DIRECTIONS – Set down, exactly as written, only the lines starting with the one that holds "points = [vertex.co" and ending with the one that holds "INSIDE_Y = FACE_Y + SHEET".

3D code data

+-------+

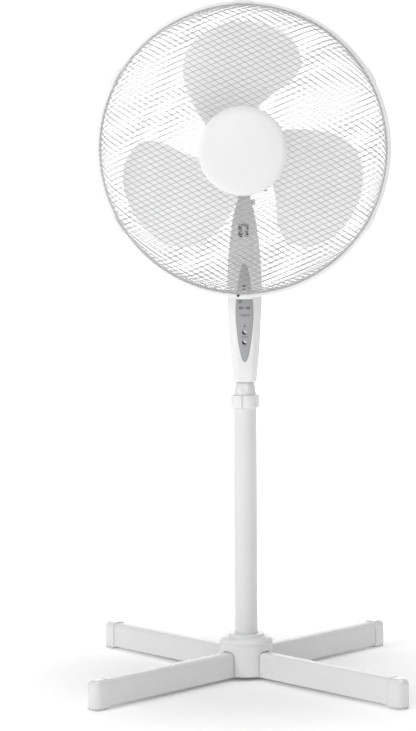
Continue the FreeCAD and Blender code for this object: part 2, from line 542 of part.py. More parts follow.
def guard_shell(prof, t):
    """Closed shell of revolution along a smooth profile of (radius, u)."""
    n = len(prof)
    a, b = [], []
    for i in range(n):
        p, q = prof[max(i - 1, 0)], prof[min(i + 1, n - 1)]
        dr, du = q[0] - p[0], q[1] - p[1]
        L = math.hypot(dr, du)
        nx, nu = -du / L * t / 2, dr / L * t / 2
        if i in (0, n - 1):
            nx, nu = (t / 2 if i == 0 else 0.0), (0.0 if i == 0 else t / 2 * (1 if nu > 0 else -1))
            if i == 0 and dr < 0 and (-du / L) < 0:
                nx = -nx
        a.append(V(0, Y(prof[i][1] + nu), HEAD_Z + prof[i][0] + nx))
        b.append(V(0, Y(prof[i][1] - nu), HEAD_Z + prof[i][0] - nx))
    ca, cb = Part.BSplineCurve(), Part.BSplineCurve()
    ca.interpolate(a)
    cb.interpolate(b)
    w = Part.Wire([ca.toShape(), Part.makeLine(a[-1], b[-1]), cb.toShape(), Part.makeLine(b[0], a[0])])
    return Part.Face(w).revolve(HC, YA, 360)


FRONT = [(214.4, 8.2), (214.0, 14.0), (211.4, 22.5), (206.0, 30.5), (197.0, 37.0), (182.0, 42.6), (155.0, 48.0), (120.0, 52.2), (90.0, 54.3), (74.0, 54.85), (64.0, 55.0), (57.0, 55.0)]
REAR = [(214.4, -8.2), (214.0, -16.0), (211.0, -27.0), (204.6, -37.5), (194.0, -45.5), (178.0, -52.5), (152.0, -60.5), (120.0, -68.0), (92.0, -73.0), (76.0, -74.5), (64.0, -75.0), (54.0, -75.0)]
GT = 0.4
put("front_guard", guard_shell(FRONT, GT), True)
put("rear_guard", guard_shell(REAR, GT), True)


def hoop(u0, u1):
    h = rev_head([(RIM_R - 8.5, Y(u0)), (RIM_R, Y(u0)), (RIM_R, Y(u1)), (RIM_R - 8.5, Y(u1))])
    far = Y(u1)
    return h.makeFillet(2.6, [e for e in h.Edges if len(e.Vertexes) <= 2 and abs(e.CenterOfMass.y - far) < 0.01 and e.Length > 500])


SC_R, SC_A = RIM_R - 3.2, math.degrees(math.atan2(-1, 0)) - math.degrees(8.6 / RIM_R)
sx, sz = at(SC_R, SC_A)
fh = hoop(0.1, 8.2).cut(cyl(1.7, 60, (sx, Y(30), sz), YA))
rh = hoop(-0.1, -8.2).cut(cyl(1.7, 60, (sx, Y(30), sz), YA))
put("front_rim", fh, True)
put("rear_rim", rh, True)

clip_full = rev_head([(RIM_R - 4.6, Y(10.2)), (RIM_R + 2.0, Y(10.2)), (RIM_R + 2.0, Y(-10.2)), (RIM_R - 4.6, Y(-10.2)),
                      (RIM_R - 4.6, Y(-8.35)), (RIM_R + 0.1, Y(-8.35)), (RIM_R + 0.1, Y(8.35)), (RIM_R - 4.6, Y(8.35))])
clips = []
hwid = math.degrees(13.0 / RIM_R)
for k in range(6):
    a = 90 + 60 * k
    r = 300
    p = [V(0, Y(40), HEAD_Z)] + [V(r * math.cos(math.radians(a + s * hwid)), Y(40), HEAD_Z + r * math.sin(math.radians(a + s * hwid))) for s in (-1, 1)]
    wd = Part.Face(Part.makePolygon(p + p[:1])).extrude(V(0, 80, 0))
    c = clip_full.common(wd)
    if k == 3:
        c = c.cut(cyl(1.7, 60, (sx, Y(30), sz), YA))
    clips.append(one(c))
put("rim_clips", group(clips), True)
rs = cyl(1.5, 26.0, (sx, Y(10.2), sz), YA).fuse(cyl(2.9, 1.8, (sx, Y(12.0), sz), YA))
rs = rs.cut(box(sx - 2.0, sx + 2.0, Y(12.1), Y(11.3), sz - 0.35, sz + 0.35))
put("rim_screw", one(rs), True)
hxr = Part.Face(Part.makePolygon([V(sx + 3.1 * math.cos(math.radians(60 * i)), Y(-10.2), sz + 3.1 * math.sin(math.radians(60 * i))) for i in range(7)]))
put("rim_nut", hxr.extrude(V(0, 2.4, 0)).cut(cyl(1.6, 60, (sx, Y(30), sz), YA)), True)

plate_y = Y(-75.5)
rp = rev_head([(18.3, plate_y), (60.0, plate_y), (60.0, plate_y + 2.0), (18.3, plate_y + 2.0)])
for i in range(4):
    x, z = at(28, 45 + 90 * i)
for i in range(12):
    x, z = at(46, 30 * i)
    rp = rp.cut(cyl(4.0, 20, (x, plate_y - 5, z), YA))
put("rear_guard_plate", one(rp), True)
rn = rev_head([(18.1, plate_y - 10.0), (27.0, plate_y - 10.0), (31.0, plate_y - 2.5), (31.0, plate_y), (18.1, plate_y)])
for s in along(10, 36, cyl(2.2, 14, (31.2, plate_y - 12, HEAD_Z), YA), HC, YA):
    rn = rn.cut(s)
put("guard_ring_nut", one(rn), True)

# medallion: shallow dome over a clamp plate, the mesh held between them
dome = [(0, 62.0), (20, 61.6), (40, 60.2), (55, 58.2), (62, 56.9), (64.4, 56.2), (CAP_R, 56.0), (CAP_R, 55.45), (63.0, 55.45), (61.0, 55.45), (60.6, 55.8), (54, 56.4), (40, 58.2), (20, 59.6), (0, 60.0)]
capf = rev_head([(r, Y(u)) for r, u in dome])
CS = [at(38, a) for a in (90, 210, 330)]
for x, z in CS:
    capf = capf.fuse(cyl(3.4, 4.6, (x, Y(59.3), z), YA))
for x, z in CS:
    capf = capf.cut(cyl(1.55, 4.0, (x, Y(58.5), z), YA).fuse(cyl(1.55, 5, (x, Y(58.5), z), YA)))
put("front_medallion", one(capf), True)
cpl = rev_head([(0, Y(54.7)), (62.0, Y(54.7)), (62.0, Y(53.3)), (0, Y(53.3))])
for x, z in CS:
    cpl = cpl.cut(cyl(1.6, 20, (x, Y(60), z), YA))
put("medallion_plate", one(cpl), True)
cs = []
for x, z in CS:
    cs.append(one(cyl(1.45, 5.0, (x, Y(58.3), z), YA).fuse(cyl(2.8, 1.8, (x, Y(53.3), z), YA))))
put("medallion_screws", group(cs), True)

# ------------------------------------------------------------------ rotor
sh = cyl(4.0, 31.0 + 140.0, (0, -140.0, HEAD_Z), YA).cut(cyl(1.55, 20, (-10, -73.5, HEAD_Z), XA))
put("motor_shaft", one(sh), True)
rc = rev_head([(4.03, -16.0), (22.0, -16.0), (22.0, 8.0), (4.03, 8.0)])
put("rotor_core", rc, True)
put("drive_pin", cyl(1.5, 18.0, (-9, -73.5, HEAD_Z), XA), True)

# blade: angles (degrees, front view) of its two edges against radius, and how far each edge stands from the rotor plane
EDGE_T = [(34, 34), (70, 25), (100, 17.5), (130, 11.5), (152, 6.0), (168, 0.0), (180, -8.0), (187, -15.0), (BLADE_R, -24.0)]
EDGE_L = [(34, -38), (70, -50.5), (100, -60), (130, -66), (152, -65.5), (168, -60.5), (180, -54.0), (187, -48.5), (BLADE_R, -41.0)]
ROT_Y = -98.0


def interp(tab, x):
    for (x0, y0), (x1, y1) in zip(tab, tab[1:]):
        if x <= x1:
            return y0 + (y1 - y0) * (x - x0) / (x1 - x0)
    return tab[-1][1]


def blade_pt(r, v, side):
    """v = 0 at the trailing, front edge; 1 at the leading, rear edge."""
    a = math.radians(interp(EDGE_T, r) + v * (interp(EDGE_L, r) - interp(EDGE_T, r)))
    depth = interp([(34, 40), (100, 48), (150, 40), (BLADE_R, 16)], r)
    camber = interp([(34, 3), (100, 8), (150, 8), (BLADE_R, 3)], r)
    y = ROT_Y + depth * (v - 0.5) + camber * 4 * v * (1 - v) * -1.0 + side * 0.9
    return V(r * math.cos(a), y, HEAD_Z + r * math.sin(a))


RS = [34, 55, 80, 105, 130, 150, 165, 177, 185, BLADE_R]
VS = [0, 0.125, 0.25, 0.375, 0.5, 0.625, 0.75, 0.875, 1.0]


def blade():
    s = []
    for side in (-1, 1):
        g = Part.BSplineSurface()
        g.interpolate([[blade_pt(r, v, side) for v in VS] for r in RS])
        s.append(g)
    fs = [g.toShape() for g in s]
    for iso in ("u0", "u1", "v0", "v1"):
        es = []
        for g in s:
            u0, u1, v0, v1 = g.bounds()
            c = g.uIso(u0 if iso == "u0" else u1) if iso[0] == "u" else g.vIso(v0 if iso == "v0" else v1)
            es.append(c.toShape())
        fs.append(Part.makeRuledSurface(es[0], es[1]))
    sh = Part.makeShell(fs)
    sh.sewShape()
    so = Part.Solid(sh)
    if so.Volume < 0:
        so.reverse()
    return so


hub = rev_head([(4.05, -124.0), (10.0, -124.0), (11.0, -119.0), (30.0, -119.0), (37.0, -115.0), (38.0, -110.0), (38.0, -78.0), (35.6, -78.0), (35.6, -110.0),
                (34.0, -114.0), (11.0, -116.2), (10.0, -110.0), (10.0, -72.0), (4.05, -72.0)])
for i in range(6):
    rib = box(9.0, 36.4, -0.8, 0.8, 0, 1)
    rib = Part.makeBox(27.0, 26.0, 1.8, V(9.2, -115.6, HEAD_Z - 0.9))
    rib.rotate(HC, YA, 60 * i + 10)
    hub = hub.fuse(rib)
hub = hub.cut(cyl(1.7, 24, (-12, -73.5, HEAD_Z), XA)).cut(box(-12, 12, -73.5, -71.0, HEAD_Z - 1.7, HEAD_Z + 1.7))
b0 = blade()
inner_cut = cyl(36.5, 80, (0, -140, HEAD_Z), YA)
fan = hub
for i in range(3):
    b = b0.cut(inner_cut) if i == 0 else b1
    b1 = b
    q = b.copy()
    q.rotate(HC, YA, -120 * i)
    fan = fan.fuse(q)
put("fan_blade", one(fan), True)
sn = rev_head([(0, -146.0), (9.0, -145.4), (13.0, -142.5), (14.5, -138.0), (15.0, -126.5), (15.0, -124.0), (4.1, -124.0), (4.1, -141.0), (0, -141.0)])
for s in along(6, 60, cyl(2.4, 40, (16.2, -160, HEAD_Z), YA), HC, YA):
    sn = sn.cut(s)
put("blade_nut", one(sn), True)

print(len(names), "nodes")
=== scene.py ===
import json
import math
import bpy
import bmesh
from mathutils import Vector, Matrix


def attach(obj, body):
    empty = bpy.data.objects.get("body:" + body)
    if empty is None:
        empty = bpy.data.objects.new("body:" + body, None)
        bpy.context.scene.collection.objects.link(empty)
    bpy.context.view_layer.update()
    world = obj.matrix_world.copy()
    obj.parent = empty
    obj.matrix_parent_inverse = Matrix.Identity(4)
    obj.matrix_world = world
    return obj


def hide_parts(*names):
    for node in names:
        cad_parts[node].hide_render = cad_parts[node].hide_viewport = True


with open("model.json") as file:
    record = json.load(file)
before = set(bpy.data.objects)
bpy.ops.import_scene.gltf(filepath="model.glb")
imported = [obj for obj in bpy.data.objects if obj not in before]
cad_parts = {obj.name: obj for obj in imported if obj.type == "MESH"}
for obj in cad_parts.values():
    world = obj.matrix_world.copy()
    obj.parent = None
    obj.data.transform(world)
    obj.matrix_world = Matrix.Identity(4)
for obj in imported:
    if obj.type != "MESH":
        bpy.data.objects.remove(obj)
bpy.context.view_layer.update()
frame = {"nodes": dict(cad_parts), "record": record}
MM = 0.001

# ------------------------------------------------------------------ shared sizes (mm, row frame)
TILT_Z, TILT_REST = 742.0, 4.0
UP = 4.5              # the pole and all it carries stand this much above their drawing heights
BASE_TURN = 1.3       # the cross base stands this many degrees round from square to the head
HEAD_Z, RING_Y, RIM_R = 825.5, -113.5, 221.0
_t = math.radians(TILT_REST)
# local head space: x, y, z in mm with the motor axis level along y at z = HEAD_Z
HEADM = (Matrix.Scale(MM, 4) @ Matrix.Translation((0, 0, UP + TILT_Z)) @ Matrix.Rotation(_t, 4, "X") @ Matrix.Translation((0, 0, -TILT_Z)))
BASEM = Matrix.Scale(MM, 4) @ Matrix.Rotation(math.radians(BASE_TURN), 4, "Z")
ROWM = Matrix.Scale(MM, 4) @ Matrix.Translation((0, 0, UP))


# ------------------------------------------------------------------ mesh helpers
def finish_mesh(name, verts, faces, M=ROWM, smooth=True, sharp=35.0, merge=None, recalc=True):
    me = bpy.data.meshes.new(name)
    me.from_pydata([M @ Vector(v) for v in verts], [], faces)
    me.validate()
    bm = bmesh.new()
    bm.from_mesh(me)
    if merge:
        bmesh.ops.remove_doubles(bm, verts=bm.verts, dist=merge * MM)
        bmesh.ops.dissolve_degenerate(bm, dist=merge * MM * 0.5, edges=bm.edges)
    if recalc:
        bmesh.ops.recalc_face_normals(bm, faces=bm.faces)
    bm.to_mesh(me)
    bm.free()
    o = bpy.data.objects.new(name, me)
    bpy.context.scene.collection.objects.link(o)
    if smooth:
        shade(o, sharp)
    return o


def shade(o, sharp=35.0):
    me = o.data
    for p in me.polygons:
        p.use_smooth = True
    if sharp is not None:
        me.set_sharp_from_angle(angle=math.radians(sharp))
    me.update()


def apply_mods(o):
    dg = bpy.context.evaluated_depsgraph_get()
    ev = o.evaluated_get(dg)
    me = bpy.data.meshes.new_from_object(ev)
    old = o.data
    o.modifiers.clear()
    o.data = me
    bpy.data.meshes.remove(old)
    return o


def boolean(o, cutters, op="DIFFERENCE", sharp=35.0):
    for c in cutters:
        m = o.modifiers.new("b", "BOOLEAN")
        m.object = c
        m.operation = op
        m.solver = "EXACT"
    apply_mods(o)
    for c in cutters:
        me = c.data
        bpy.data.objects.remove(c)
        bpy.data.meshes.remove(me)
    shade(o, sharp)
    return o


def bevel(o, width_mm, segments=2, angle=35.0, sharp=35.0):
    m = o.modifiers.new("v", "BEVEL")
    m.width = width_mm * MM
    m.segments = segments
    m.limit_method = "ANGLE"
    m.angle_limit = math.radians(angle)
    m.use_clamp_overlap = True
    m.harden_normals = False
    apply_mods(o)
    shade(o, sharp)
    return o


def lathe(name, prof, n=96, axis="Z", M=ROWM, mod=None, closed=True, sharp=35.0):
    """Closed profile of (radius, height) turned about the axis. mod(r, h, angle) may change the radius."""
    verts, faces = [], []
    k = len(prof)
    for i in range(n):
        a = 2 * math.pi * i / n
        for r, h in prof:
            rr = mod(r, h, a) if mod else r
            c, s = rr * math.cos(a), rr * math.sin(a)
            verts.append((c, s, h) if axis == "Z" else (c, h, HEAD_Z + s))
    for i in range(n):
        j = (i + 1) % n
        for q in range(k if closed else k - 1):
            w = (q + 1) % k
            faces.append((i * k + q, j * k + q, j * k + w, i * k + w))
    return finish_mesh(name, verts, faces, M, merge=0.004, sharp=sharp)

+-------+

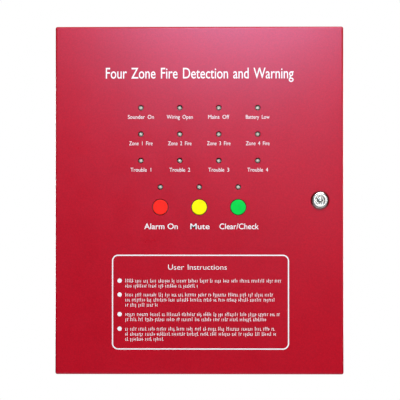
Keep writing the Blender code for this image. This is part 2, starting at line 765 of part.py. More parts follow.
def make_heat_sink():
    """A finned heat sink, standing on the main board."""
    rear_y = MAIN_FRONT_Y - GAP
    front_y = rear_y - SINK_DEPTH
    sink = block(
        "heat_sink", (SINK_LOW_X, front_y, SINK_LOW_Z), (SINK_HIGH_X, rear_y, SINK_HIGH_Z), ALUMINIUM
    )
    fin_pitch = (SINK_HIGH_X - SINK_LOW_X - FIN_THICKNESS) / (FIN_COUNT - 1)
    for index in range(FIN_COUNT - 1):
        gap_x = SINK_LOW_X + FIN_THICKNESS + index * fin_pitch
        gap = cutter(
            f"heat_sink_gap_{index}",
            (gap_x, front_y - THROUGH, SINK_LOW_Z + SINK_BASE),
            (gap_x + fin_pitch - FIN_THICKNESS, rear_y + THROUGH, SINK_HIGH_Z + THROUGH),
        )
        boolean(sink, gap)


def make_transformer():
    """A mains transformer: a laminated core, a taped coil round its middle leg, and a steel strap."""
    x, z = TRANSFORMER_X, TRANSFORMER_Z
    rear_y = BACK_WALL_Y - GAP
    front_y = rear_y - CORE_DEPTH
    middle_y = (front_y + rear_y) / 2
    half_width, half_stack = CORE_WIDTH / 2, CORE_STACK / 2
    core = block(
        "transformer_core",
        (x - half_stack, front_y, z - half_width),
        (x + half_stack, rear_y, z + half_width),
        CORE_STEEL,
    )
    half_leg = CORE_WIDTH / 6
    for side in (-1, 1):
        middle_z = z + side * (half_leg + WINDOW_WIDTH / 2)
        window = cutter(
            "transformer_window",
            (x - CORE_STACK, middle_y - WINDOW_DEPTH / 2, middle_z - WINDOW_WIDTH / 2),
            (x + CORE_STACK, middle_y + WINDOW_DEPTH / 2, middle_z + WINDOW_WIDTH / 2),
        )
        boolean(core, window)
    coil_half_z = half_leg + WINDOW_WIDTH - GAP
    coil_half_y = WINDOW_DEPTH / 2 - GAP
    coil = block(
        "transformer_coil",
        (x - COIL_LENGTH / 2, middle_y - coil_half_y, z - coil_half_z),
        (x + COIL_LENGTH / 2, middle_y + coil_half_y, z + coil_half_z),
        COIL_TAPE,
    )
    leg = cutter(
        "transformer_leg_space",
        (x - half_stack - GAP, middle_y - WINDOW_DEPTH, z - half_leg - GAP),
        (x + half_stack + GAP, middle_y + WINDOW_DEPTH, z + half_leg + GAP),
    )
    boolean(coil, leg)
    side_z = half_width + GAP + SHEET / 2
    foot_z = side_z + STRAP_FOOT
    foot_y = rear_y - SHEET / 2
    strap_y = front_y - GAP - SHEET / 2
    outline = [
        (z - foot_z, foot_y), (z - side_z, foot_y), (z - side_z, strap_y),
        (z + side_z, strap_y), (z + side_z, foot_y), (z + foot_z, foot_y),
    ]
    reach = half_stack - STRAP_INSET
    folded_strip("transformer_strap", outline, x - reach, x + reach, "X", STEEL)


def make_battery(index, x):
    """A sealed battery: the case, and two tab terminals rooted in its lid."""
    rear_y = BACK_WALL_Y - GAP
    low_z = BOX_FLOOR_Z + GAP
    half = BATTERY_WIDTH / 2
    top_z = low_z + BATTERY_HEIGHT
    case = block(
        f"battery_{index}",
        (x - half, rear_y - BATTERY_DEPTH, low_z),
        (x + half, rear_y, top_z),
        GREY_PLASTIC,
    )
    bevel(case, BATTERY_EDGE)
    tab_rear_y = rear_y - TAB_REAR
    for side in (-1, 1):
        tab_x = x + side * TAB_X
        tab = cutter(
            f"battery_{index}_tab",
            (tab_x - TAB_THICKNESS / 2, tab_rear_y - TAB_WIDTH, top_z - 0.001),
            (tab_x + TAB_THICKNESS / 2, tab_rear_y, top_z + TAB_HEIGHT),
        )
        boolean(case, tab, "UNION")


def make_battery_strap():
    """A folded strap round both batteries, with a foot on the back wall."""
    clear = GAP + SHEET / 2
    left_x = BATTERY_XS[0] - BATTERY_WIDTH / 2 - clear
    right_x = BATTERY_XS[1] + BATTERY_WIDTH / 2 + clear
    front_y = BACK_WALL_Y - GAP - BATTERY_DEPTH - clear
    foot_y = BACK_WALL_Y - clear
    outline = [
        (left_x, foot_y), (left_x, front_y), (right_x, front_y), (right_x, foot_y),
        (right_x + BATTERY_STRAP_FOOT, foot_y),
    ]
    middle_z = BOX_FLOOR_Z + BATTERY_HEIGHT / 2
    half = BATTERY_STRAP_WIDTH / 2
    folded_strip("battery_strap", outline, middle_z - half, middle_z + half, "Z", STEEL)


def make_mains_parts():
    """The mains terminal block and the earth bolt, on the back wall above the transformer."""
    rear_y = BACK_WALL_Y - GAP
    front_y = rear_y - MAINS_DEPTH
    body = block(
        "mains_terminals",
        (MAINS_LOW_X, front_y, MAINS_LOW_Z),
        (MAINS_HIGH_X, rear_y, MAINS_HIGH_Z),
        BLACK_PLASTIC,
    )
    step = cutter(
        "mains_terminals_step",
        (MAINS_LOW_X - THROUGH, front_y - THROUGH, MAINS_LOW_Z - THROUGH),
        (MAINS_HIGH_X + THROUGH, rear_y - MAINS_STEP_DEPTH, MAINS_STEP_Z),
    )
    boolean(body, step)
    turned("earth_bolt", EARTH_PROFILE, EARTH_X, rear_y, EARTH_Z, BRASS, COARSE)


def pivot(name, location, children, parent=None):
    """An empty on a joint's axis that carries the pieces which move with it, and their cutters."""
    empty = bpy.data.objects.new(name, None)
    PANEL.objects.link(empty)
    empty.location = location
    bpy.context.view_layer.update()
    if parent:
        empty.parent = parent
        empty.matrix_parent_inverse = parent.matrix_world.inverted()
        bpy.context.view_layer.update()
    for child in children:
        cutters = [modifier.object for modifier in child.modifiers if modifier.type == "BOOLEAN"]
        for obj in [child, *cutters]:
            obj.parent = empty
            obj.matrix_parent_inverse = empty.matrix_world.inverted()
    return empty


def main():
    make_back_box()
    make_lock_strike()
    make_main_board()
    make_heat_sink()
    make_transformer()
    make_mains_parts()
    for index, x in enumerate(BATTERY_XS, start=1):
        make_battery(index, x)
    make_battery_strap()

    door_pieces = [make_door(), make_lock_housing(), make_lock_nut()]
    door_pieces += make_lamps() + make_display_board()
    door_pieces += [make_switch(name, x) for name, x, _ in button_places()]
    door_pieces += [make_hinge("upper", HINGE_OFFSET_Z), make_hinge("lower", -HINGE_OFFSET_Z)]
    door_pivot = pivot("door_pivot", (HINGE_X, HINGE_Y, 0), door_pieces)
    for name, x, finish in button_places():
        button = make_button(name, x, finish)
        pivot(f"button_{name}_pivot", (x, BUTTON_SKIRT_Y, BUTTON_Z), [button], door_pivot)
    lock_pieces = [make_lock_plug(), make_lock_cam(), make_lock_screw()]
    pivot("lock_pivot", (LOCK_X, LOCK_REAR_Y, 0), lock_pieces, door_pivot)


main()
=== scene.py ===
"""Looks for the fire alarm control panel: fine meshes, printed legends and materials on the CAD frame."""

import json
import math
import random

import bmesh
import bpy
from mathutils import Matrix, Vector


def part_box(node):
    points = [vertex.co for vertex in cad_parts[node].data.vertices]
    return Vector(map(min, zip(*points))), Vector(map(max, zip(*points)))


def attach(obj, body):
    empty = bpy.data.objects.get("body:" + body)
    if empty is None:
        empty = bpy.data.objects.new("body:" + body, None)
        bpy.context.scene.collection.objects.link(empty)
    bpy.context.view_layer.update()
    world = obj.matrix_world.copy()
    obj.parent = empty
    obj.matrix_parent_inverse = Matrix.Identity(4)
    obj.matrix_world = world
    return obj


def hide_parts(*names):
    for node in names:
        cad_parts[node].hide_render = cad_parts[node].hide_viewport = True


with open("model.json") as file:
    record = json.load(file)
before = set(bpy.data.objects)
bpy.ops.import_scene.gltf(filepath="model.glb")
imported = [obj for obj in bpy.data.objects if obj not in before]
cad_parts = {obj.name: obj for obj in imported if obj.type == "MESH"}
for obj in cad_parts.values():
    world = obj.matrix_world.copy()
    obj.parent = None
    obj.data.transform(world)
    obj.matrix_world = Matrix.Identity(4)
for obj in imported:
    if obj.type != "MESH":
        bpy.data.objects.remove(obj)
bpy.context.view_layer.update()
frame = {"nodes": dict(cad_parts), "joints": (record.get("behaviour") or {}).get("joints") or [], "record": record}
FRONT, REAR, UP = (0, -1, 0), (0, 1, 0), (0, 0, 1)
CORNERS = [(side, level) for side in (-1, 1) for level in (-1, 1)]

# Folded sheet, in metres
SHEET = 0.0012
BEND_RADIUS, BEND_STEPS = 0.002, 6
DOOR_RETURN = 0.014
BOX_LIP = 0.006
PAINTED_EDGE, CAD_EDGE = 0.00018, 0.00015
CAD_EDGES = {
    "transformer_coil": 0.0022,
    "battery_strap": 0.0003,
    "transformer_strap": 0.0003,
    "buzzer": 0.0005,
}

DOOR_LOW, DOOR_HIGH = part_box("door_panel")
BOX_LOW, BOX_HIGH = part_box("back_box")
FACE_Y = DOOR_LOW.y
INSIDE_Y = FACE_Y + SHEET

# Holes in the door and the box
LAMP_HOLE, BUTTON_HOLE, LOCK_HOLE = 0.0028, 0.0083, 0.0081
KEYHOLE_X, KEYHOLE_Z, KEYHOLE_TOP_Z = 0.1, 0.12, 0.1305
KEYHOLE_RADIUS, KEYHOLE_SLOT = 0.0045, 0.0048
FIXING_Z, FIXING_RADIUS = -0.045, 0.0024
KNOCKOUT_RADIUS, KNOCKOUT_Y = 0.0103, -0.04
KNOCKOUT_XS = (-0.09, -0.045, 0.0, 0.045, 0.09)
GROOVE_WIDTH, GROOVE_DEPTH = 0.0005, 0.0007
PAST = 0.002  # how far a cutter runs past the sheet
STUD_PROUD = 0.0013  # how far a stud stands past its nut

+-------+

WORKED ANSWER –
    points = [vertex.co for vertex in cad_parts[node].data.vertices]
    return Vector(map(min, zip(*points))), Vector(map(max, zip(*points)))


def attach(obj, body):
    empty = bpy.data.objects.get("body:" + body)
    if empty is None:
        empty = bpy.data.objects.new("body:" + body, None)
        bpy.context.scene.collection.objects.link(empty)
    bpy.context.view_layer.update()
    world = obj.matrix_world.copy()
    obj.parent = empty
    obj.matrix_parent_inverse = Matrix.Identity(4)
    obj.matrix_world = world
    return obj


def hide_parts(*names):
    for node in names:
        cad_parts[node].hide_render = cad_parts[node].hide_viewport = True


with open("model.json") as file:
    record = json.load(file)
before = set(bpy.data.objects)
bpy.ops.import_scene.gltf(filepath="model.glb")
imported = [obj for obj in bpy.data.objects if obj not in before]
cad_parts = {obj.name: obj for obj in imported if obj.type == "MESH"}
for obj in cad_parts.values():
    world = obj.matrix_world.copy()
    obj.parent = None
    obj.data.transform(world)
    obj.matrix_world = Matrix.Identity(4)
for obj in imported:
    if obj.type != "MESH":
        bpy.data.objects.remove(obj)
bpy.context.view_layer.update()
frame = {"nodes": dict(cad_parts), "joints": (record.get("behaviour") or {}).get("joints") or [], "record": record}
FRONT, REAR, UP = (0, -1, 0), (0, 1, 0), (0, 0, 1)
CORNERS = [(side, level) for side in (-1, 1) for level in (-1, 1)]

# Folded sheet, in metres
SHEET = 0.0012
BEND_RADIUS, BEND_STEPS = 0.002, 6
DOOR_RETURN = 0.014
BOX_LIP = 0.006
PAINTED_EDGE, CAD_EDGE = 0.00018, 0.00015
CAD_EDGES = {
    "transformer_coil": 0.0022,
    "battery_strap": 0.0003,
    "transformer_strap": 0.0003,
    "buzzer": 0.0005,
}

DOOR_LOW, DOOR_HIGH = part_box("door_panel")
BOX_LOW, BOX_HIGH = part_box("back_box")
FACE_Y = DOOR_LOW.y
INSIDE_Y = FACE_Y + SHEET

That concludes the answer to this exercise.